Task objective:
Every line of the data must be copied exactly.

Data block:
──────────
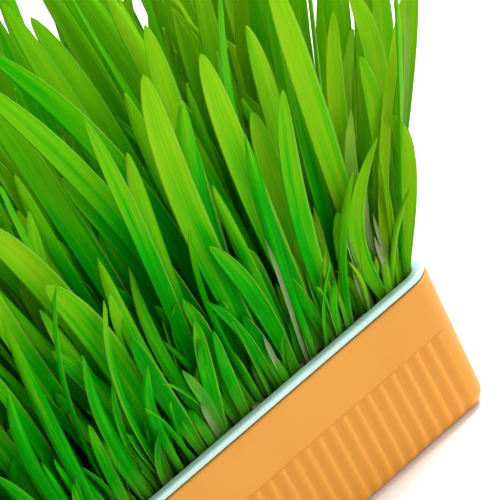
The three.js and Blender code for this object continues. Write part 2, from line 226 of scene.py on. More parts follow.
def make_lights():
    """A bright white tent, a broad key overhead and to the right, and a big soft lamp in front."""
    world = bpy.data.worlds.new("tent")
    world.use_nodes = True
    background = world.node_tree.nodes["Background"]
    background.inputs["Color"].default_value = (1.0, 1.0, 1.0, 1.0)
    background.inputs["Strength"].default_value = TENT_STRENGTH
    bpy.context.scene.world = world
    area_light("key", place=(0.82, 0.02, 1.05), size=0.45, power=21.5, colour=(1.0, 0.98, 0.94))
    area_light("side", place=(0.15, -2.15, 0.55), size=1.4, power=15.0)


def make_floor():
    """The pale matt ground that the tray stands on."""
    half = FLOOR_HALF_SIDE
    corners = [(-half, -half, 0), (half, -half, 0), (half, half, 0), (-half, half, 0)]
    mesh = bpy.data.meshes.new("floor")
    mesh.from_pydata(corners, [], [(0, 1, 2, 3)])
    floor = new_object("floor", mesh)
    paint, shader = new_material("floor_white")
    shader.inputs["Base Color"].default_value = (0.9, 0.9, 0.9, 1.0)
    shader.inputs["Roughness"].default_value = 0.8
    mesh.materials.append(paint)


# ---------- material helpers


def new_material(name):
    """A material and its shader."""
    material = bpy.data.materials.new(name)
    material.use_nodes = True
    return material, material.node_tree.nodes["Principled BSDF"]


class Nodes:
    """Short calls for making and joining the nodes of one material."""

    def __init__(self, material):
        self.tree = material.node_tree

    def add(self, kind, **settings):
        node = self.tree.nodes.new(kind)
        for name, value in settings.items():
            setattr(node, name, value)
        return node

    def feed(self, socket, value):
        """Joins another node's output to the socket, or sets the socket to a number or colour."""
        if isinstance(value, bpy.types.NodeSocket):
            self.tree.links.new(value, socket)
        elif socket.type == "RGBA":
            socket.default_value = (*value, 1.0)
        else:
            socket.default_value = value

    def math(self, operation, first, second=0.0):
        node = self.add("ShaderNodeMath", operation=operation)
        self.feed(node.inputs[0], first)
        self.feed(node.inputs[1], second)
        return node.outputs[0]

    def times(self, value, factor):
        return self.math("MULTIPLY", value, factor)

    def total(self, first, *others):
        for other in others:
            first = self.math("ADD", first, other)
        return first

    def spread(self, value, low, high, out_low=0.0, out_high=1.0):
        """value from low..high to out_low..out_high, held at the ends."""
        node = self.add("ShaderNodeMapRange", clamp=True)
        for socket, given in zip(node.inputs, (value, low, high, out_low, out_high)):
            self.feed(socket, given)
        return node.outputs[0]

    def mix(self, share, first, second):
        node = self.add("ShaderNodeMix", data_type="RGBA")
        self.feed(node.inputs["Factor"], share)
        self.feed(node.inputs[6], first)
        self.feed(node.inputs[7], second)
        return node.outputs[2]

    def ramp(self, value, stops):
        """A colour for each place from 0 to 1, blended between the stops."""
        node = self.add("ShaderNodeValToRGB")
        points = node.color_ramp.elements
        while len(points) < len(stops):
            points.new(0.5)
        for point, (position, colour) in zip(points, stops):
            point.position = position
            point.color = (*colour, 1.0)
        self.feed(node.inputs["Fac"], value)
        return node.outputs["Color"]

    def join(self, x, y, z):
        node = self.add("ShaderNodeCombineXYZ")
        for socket, given in zip(node.inputs, (x, y, z)):
            self.feed(socket, given)
        return node.outputs[0]

    def split(self, place):
        node = self.add("ShaderNodeSeparateXYZ")
        self.feed(node.inputs[0], place)
        return node.outputs

    def attribute(self, name):
        return self.add("ShaderNodeAttribute", attribute_name=name).outputs["Fac"]

    def place(self):
        return self.add("ShaderNodeTexCoord").outputs["Object"]

    def noise(self, vector, scale, detail=3.0, roughness=0.5):
        """Cloudy noise about 0.5, with scale in cells to the metre for an object's own place."""
        node = self.add("ShaderNodeTexNoise")
        self.feed(node.inputs["Vector"], vector)
        node.inputs["Scale"].default_value = scale
        node.inputs["Detail"].default_value = detail
        node.inputs["Roughness"].default_value = roughness
        return node.outputs["Fac"]

    def bump(self, height, distance, strength=1.0):
        node = self.add("ShaderNodeBump")
        node.inputs["Strength"].default_value = strength
        node.inputs["Distance"].default_value = distance
        self.feed(node.inputs["Height"], height)
        return node.outputs[0]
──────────
Finished task:
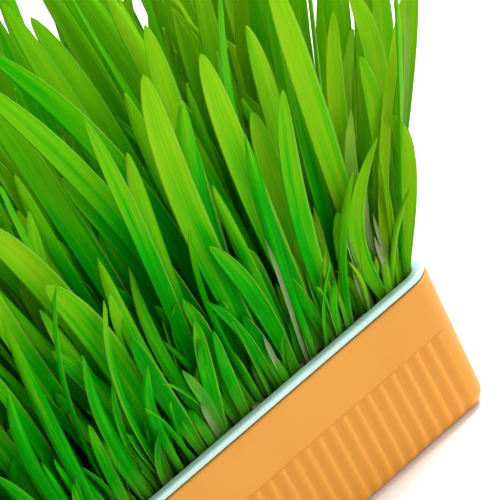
The three.js and Blender code for this object continues. Write part 2, from line 226 of scene.py on. More parts follow.
def make_lights():
    """A bright white tent, a broad key overhead and to the right, and a big soft lamp in front."""
    world = bpy.data.worlds.new("tent")
    world.use_nodes = True
    background = world.node_tree.nodes["Background"]
    background.inputs["Color"].default_value = (1.0, 1.0, 1.0, 1.0)
    background.inputs["Strength"].default_value = TENT_STRENGTH
    bpy.context.scene.world = world
    area_light("key", place=(0.82, 0.02, 1.05), size=0.45, power=21.5, colour=(1.0, 0.98, 0.94))
    area_light("side", place=(0.15, -2.15, 0.55), size=1.4, power=15.0)


def make_floor():
    """The pale matt ground that the tray stands on."""
    half = FLOOR_HALF_SIDE
    corners = [(-half, -half, 0), (half, -half, 0), (half, half, 0), (-half, half, 0)]
    mesh = bpy.data.meshes.new("floor")
    mesh.from_pydata(corners, [], [(0, 1, 2, 3)])
    floor = new_object("floor", mesh)
    paint, shader = new_material("floor_white")
    shader.inputs["Base Color"].default_value = (0.9, 0.9, 0.9, 1.0)
    shader.inputs["Roughness"].default_value = 0.8
    mesh.materials.append(paint)


# ---------- material helpers


def new_material(name):
    """A material and its shader."""
    material = bpy.data.materials.new(name)
    material.use_nodes = True
    return material, material.node_tree.nodes["Principled BSDF"]


class Nodes:
    """Short calls for making and joining the nodes of one material."""

    def __init__(self, material):
        self.tree = material.node_tree

    def add(self, kind, **settings):
        node = self.tree.nodes.new(kind)
        for name, value in settings.items():
            setattr(node, name, value)
        return node

    def feed(self, socket, value):
        """Joins another node's output to the socket, or sets the socket to a number or colour."""
        if isinstance(value, bpy.types.NodeSocket):
            self.tree.links.new(value, socket)
        elif socket.type == "RGBA":
            socket.default_value = (*value, 1.0)
        else:
            socket.default_value = value

    def math(self, operation, first, second=0.0):
        node = self.add("ShaderNodeMath", operation=operation)
        self.feed(node.inputs[0], first)
        self.feed(node.inputs[1], second)
        return node.outputs[0]

    def times(self, value, factor):
        return self.math("MULTIPLY", value, factor)

    def total(self, first, *others):
        for other in others:
            first = self.math("ADD", first, other)
        return first

    def spread(self, value, low, high, out_low=0.0, out_high=1.0):
        """value from low..high to out_low..out_high, held at the ends."""
        node = self.add("ShaderNodeMapRange", clamp=True)
        for socket, given in zip(node.inputs, (value, low, high, out_low, out_high)):
            self.feed(socket, given)
        return node.outputs[0]

    def mix(self, share, first, second):
        node = self.add("ShaderNodeMix", data_type="RGBA")
        self.feed(node.inputs["Factor"], share)
        self.feed(node.inputs[6], first)
        self.feed(node.inputs[7], second)
        return node.outputs[2]

    def ramp(self, value, stops):
        """A colour for each place from 0 to 1, blended between the stops."""
        node = self.add("ShaderNodeValToRGB")
        points = node.color_ramp.elements
        while len(points) < len(stops):
            points.new(0.5)
        for point, (position, colour) in zip(points, stops):
            point.position = position
            point.color = (*colour, 1.0)
        self.feed(node.inputs["Fac"], value)
        return node.outputs["Color"]

    def join(self, x, y, z):
        node = self.add("ShaderNodeCombineXYZ")
        for socket, given in zip(node.inputs, (x, y, z)):
            self.feed(socket, given)
        return node.outputs[0]

    def split(self, place):
        node = self.add("ShaderNodeSeparateXYZ")
        self.feed(node.inputs[0], place)
        return node.outputs

    def attribute(self, name):
        return self.add("ShaderNodeAttribute", attribute_name=name).outputs["Fac"]

    def place(self):
        return self.add("ShaderNodeTexCoord").outputs["Object"]

    def noise(self, vector, scale, detail=3.0, roughness=0.5):
        """Cloudy noise about 0.5, with scale in cells to the metre for an object's own place."""
        node = self.add("ShaderNodeTexNoise")
        self.feed(node.inputs["Vector"], vector)
        node.inputs["Scale"].default_value = scale
        node.inputs["Detail"].default_value = detail
        node.inputs["Roughness"].default_value = roughness
        return node.outputs["Fac"]

    def bump(self, height, distance, strength=1.0):
        node = self.add("ShaderNodeBump")
        node.inputs["Strength"].default_value = strength
        node.inputs["Distance"].default_value = distance
        self.feed(node.inputs["Height"], height)
        return node.outputs[0]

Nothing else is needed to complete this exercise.